#### Written exercise
The required output is the exact run of lines from the line containing "Reconstruct the object" to the line containing "const FAR = 130;", inclusive, and nothing besides.

○ ○ ○

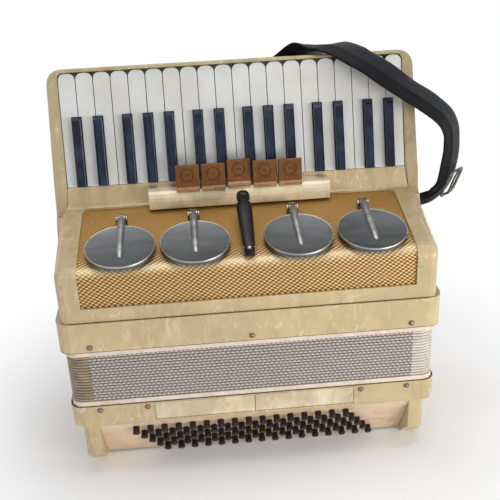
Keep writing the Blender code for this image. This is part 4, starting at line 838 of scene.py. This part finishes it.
def makeShadeRings():
    for name, (half, low, high, bottom, top) in shadeRings.items():
        outer = roundedPlan(half, low, high, 0.0138)
        inner = roundedPlan(half - shadeRingWidth, low + shadeRingWidth, high - shadeRingWidth, 0.0080)
        profile = ((inner, bottom), (outer, bottom), (outer, top), (inner, top))
        rows = [[shift + Vector((x, y, z)) for x, y in plan] for plan, z in profile + (profile[0],)]
        # a dark ring standing in for the shadow line in the gap: painted shade
        ring = skinRows(name, rows, felt, ring=True)
        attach(ring, "bass" if name == "bassShadeLine" else "treble")


makeShadeRings()


# domed nails through the cases into the bellows frames
pins = {"radius": 0.0030, "rise": 0.0026, "beltZ": 0.1782, "beltX": (-0.180, 0.0, 0.180), "bassZ": 0.0937,
        "bassX": (-0.178, -0.1237, 0.1237, 0.178)}


def makePins():
    radius, rise = pins["radius"], pins["rise"]
    profile = [(radius * cos(pi / 2 * k / 6), 0.0003 + rise * sin(pi / 2 * k / 6)) for k in range(7)]
    profile = [(0.0, -0.0012), (radius * 1.12, -0.0010), (radius * 1.12, 0.0003)] + profile
    lines = (("treble", pins["beltZ"], pins["beltX"]), ("bass", pins["bassZ"], pins["bassX"]))
    for body, height, spots in lines:
        for index, x in enumerate(spots):
            for side, y, axis in (("front", 0.0, Vector((0, -1, 0))), ("back", caseDepth, Vector((0, 1, 0)))):
                name = "%sPin_%s_%d" % (body, side, index + 1)
                pin = turned(name, profile, shift + Vector((x, y, height)), axis, pinBrass, 24)
                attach(pin, body)


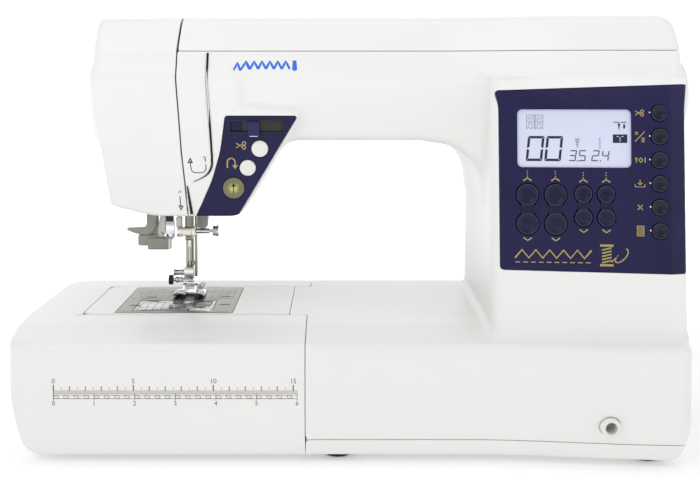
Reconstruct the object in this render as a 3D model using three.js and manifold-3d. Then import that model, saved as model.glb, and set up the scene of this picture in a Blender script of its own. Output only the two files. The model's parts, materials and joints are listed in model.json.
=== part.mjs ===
// Household electronic sewing machine: a C-shaped body with a free arm, an extension table,
// a needle head, a lid over the thread spool, a control panel, and the drive inside.
// Millimetres, +Z up. X runs along the bed towards the hand wheel, and Y from the user to the back.
// The origin is at the middle of the machine's footprint, on the surface that it stands on.
import * as THREE from "three";
import { mergeVertices } from "three/addons/utils/BufferGeometryUtils.js";
import Module from "manifold-3d";

const wasm = await Module();
wasm.setup();

// ---- Driving dimensions --------------------------------------------------------------------

const GAP = 0.4; // between pieces that touch
const SEAM = 0.5; // between two covers
const WALL = 2.6; // thickness of the plastic covers
const ARC_STEP = 18; // degrees between the points of an arc
const FAR = 130; // beyond every face of the body, front and back

const LEFT = -228.5; // left end of the extension table
const RIGHT = 204; // right side of the column and base
const BACK = 99; // back of the base and of the column's foot
const BED_FRONT = -87; // front face of the base, left of the column
const BED_TOP = 85.8; // height of the bed's top and of the needle plate
const BED_CREASE = 75.8; // where the bed's top turns down into the front face
const BASE_TURN = 37.2; // where the front face starts to lean in
const BASE_BOTTOM = 3; // underside of the base, on its feet
const PAN_TOP = 16; // seam between the base pan and the front cover
const BOW_START = 60; // where the front starts to bow out towards the right
const BOW = 12; // how far it has bowed out at the right end

const COLUMN_LEFT = 80; // inner face of the column, at the end of the throat
const COLUMN_FRONT = -73; // front of the column at its foot, on its left
const COLUMN_SWING = 9; // how much nearer the user the column's right side is
const COLUMN_LEAN = 13; // how far the column's front leans back up to the crease

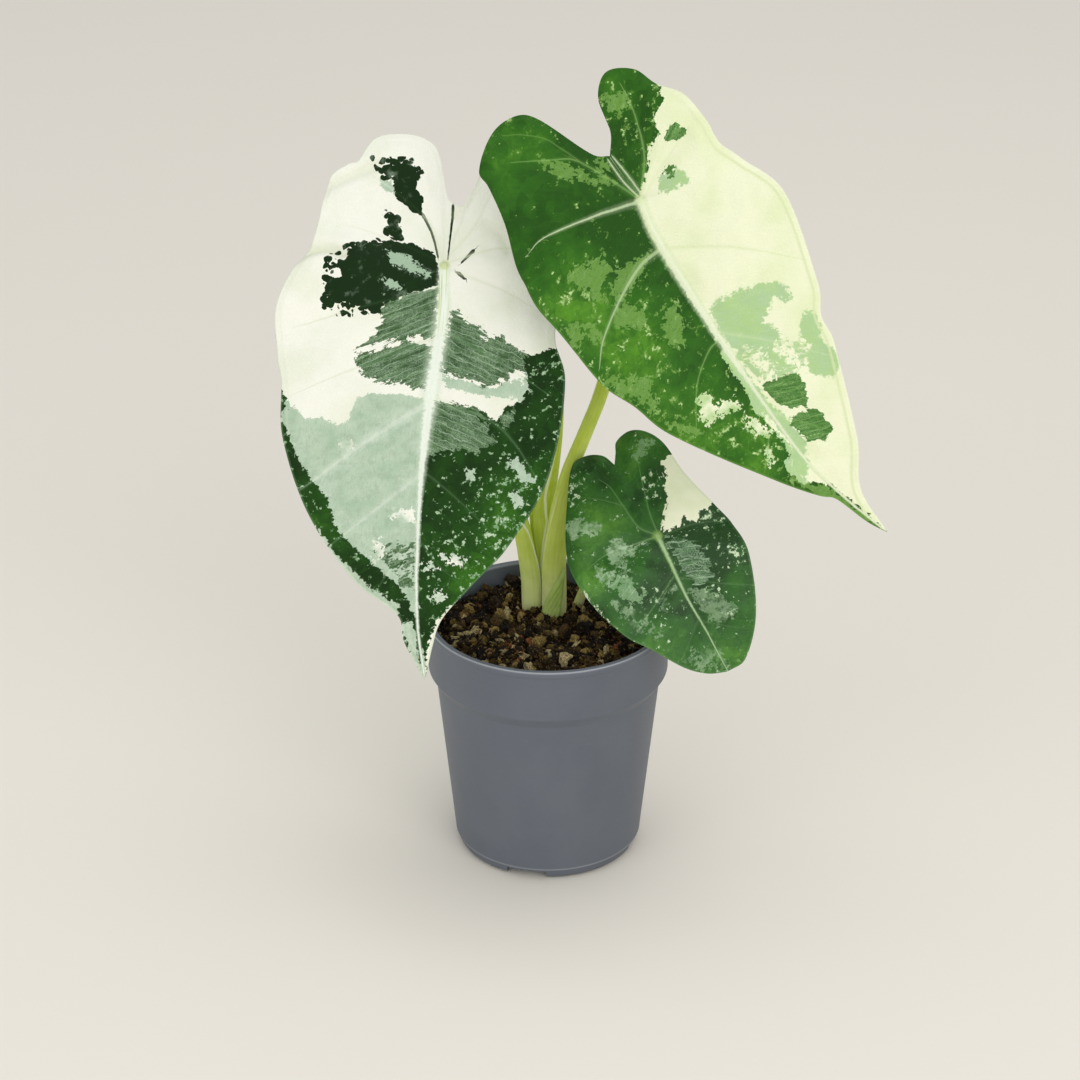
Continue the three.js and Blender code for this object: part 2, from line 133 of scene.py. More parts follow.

○ ○ ○

#### Complete output
Reconstruct the object in this render as a 3D model using three.js and manifold-3d. Then import that model, saved as model.glb, and set up the scene of this picture in a Blender script of its own. Output only the two files. The model's parts, materials and joints are listed in model.json.
=== part.mjs ===
// Household electronic sewing machine: a C-shaped body with a free arm, an extension table,
// a needle head, a lid over the thread spool, a control panel, and the drive inside.
// Millimetres, +Z up. X runs along the bed towards the hand wheel, and Y from the user to the back.
// The origin is at the middle of the machine's footprint, on the surface that it stands on.
import * as THREE from "three";
import { mergeVertices } from "three/addons/utils/BufferGeometryUtils.js";
import Module from "manifold-3d";

const wasm = await Module();
wasm.setup();

// ---- Driving dimensions --------------------------------------------------------------------

const GAP = 0.4; // between pieces that touch
const SEAM = 0.5; // between two covers
const WALL = 2.6; // thickness of the plastic covers
const ARC_STEP = 18; // degrees between the points of an arc
const FAR = 130; // beyond every face of the body, front and back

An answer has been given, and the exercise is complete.